1. Who is Habiba Abdul Jabbar?

She is the former wife of NBA legend Kareem Abdul-Jabbar. Born Janice Brown in New York, she converted to Islam and changed her name upon marrying Kareem in 1971. She is also a fashion designer and the mother of three of Kareem’s children.

2. What was Habiba’s original name?

Janice Brown. She changed her name to Habiba Abdul Jabbar after converting to Islam just before her 1971 wedding ceremony.

3. When and where did Habiba and Kareem get married?

May 28, 1971. The ceremony was held at a mosque in Washington, D.C., and was officiated by Hamaas Abdul-Khaalis, leader of the Hanafi movement.

4. Why were Habiba’s parents turned away at the wedding?

Her parents were Catholic and were not permitted to enter the mosque.

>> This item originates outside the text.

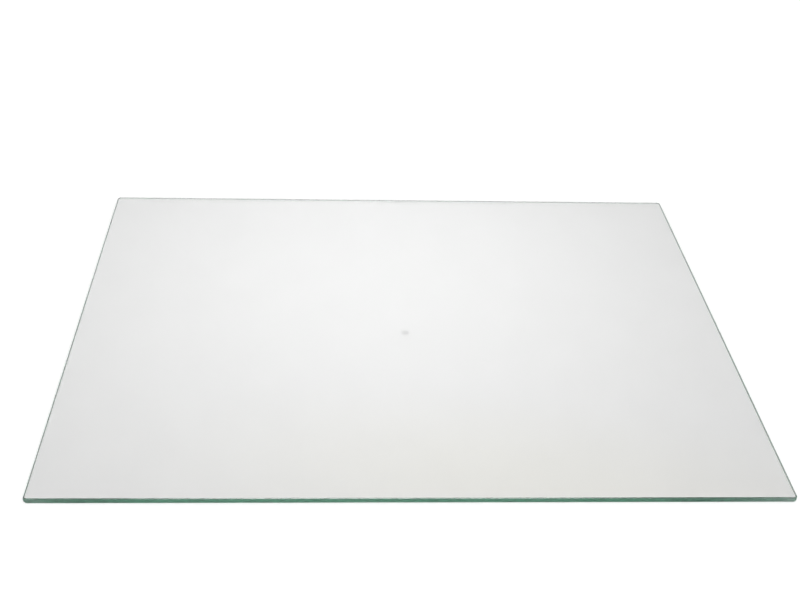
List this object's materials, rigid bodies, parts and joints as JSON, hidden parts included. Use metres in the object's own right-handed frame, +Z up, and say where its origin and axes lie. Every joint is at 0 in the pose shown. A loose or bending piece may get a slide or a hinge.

Kareem reportedly didn’t learn of this rule until the ceremony had already begun. The incident caused a serious early rift in the marriage.

5. Why did Habiba and Kareem divorce?

They separated in 1973, two years into the marriage. Officially cited reasons include emotional distance, Kareem’s involvement with another woman (Cheryl Pistono), and the immense personal pressures of his NBA career and spiritual life. The divorce was finalized legally in 1983.

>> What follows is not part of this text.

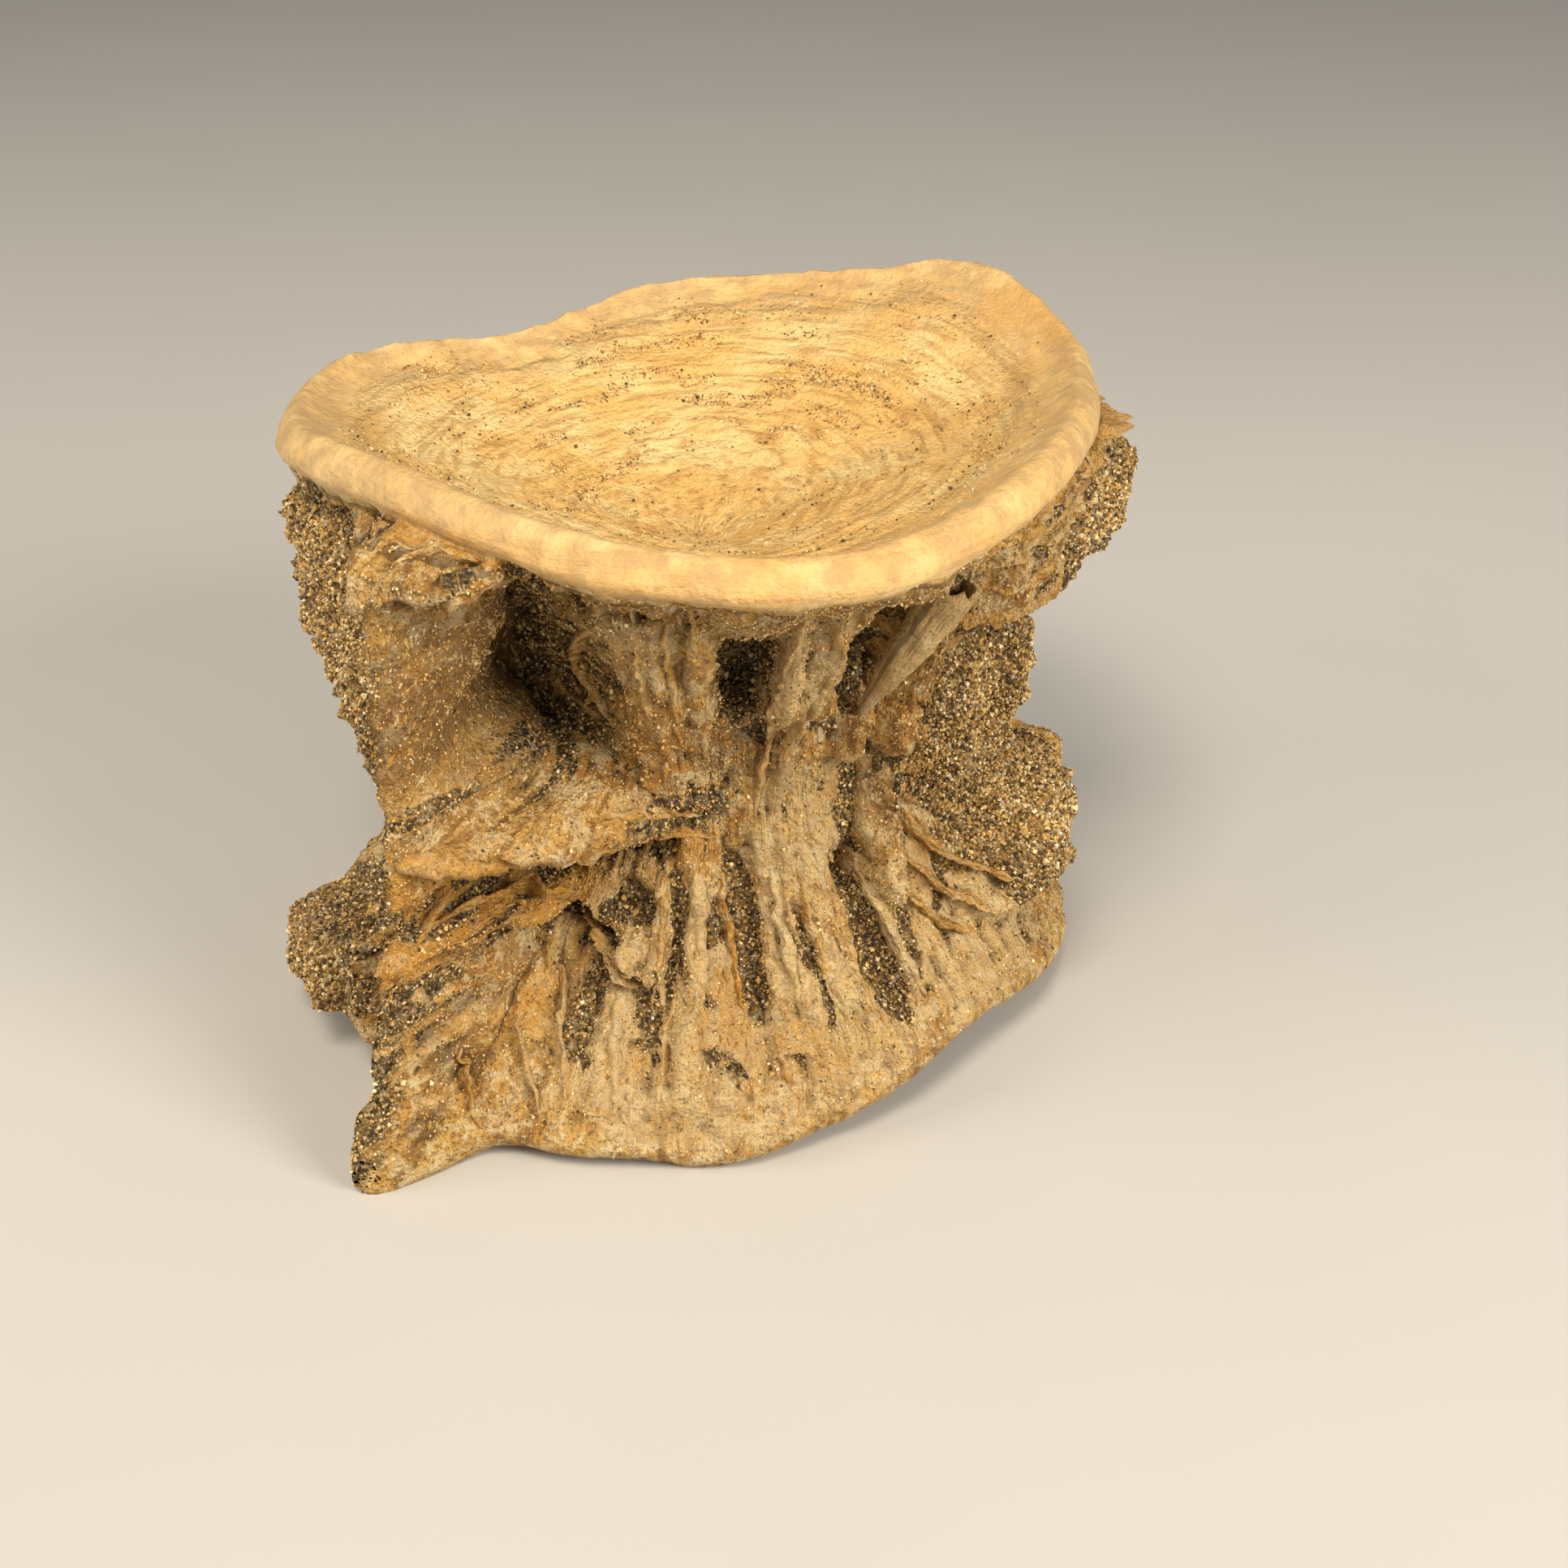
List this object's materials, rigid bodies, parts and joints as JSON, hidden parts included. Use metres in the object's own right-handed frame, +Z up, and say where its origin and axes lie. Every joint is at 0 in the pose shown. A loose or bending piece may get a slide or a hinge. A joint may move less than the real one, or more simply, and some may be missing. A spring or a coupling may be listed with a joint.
{
  "type": "fossil fish vertebra",
  "caption": "Fossil backbone centrum standing on one end: two hollow cupped ends, a narrow waist with pits and struts, and sandy rock on its sides.",
  "frame": {"origin": "centre of the bounding box, on the surface that the bone stands on", "axes": "+Z up along the bone's own axis, +X to the right and +Y away from the picture's camera"},
  "size_m": [0.0592, 0.0576, 0.0451],
  "materials": {
    "fossil_bone": "matte cream and ochre mineralised bone",
    "sandy_rock": "rough salt and pepper sandstone"
  },
  "bodies": {
    "root": {"centrum": "fossil_bone", "rock_left_face": "sandy_rock", "rock_lower_left": "sandy_rock", "rock_right_shoulder": "sandy_rock", "rock_right_recess": "sandy_rock", "rock_back": "sandy_rock"}
  },
  "joints": []
}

6. How many children do they share?

Three: daughter Habiba Alcindor (born 1972), son Kareem Abdul-Jabbar Jr. (born 1976), and daughter Sultana Abdul-Jabbar (born 1979).

7. What does Habiba Abdul Jabbar do professionally?

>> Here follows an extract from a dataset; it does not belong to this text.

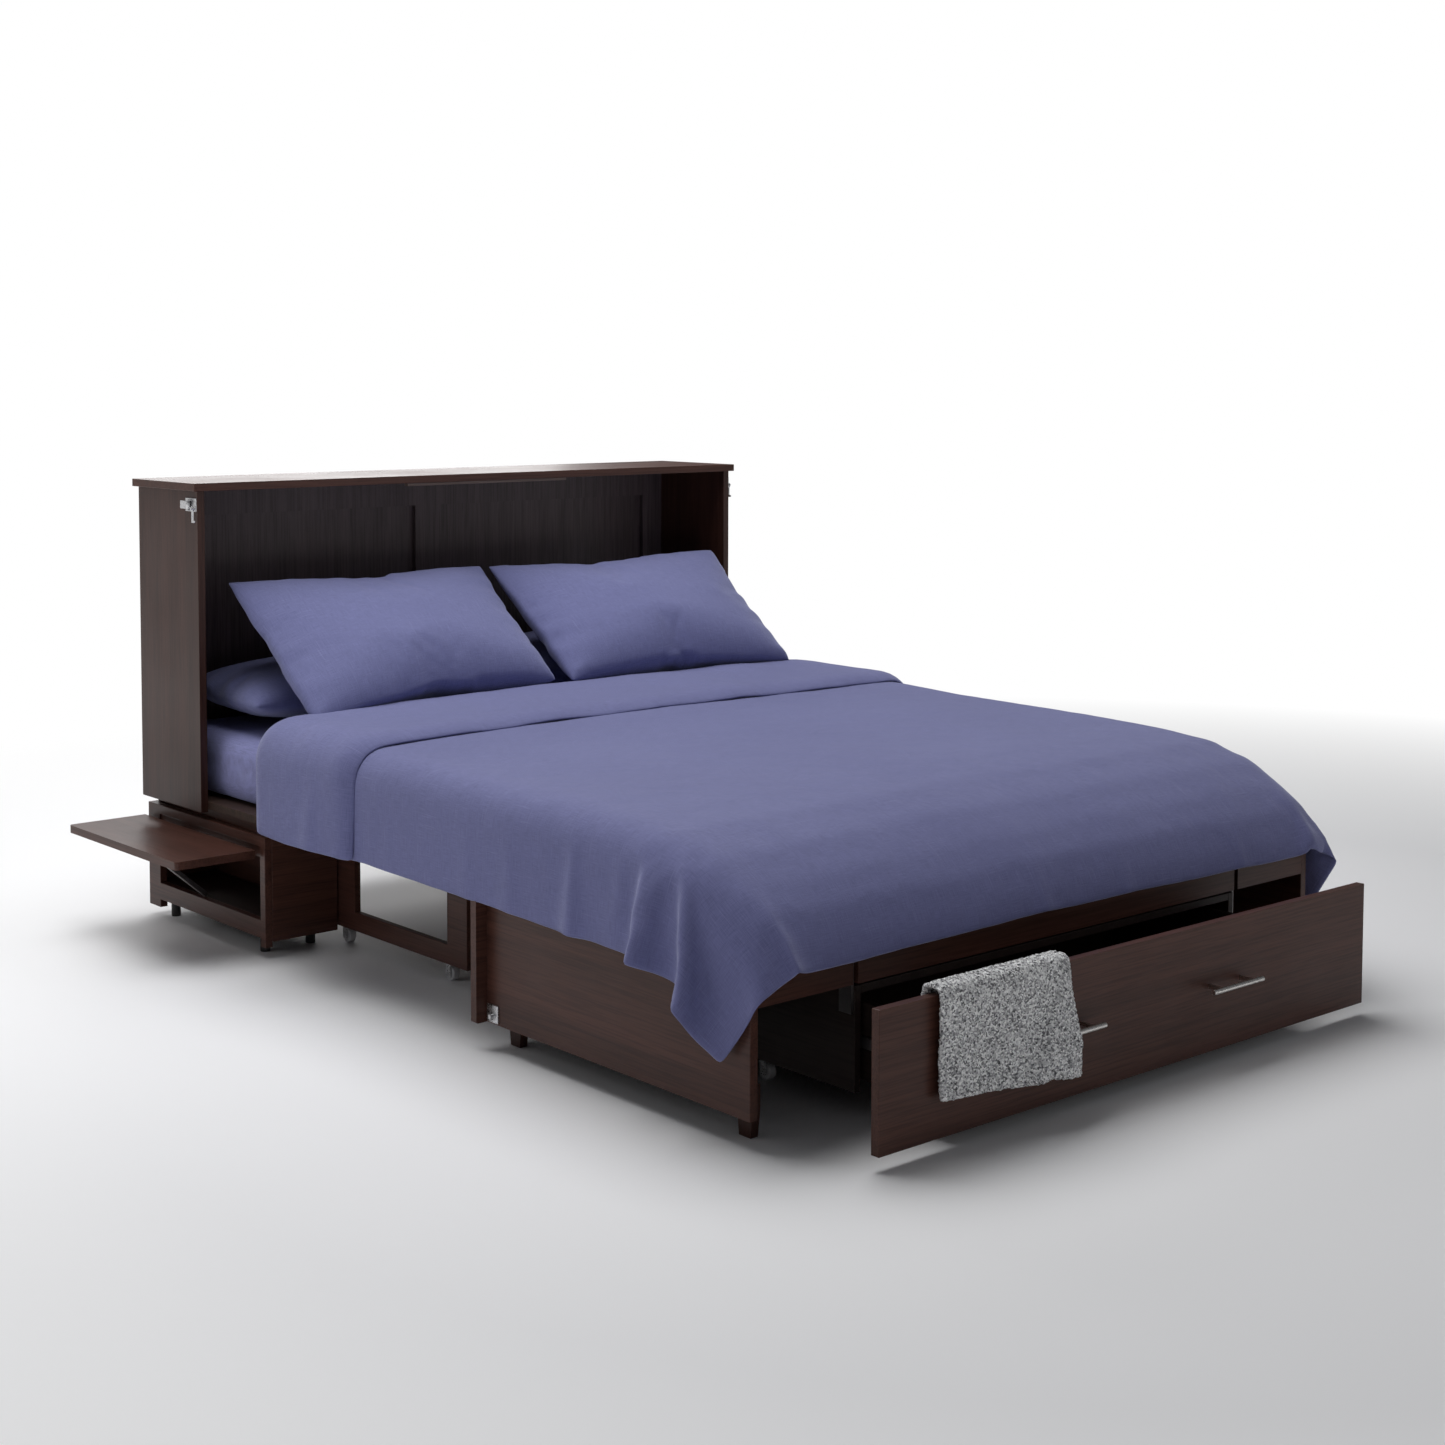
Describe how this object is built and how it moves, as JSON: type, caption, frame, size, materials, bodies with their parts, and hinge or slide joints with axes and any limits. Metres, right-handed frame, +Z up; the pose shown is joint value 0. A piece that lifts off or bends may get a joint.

She worked as a model for the Black Fashion Museum, a clothing buyer in Los Angeles, a fashion consultant in Seattle, and a nonprofit event planner for roughly eighteen years. She later founded Tutu Glam, her own apparel brand.

8. Where did Habiba Abdul Jabbar study?

She attended California State University, Los Angeles, and later graduated from Oberlin College in 1997 with a degree in Creative Writing.

9. What is Habiba Abdul Jabbar net worth?

Her net worth is not publicly confirmed. Estimates from media sources range from $2 million to $4 million. These figures are unverified. Kareem’s net worth is separately estimated at approximately $25 million.

10. Did Habiba remarry after Kareem?

Some sources report that she later married a man identified only as Mr. Herbert and had a child named Sean Herbert. This has not been independently confirmed and should be treated as unverified.

11. Where does Habiba Abdul Jabbar live today?

Reportedly in the View Park area of Los Angeles, California. She lives privately and does not engage with media.

12. What does the name “Habiba” mean? It is an Arabic name meaning “beloved.” It was chosen for her by Hamaas Abdul-Khaalis, the same spiritual leader who officiated her wedding.

13. Is Habiba Abdul Jabbar still Muslim?

There is no public information suggesting she changed her faith after her 1971 conversion.

14. What is Tutu Glam?

It is Habiba’s apparel brand, known for its colorful, flamboyant tutu skirts. The brand served customers including dancers, cheerleaders, athletes, and children.

15. What is the relationship between Habiba and Kareem today?

Both maintain very private lives. They appear to have kept an amicable co-parenting relationship over the decades. Neither discusses the other publicly in any meaningful way.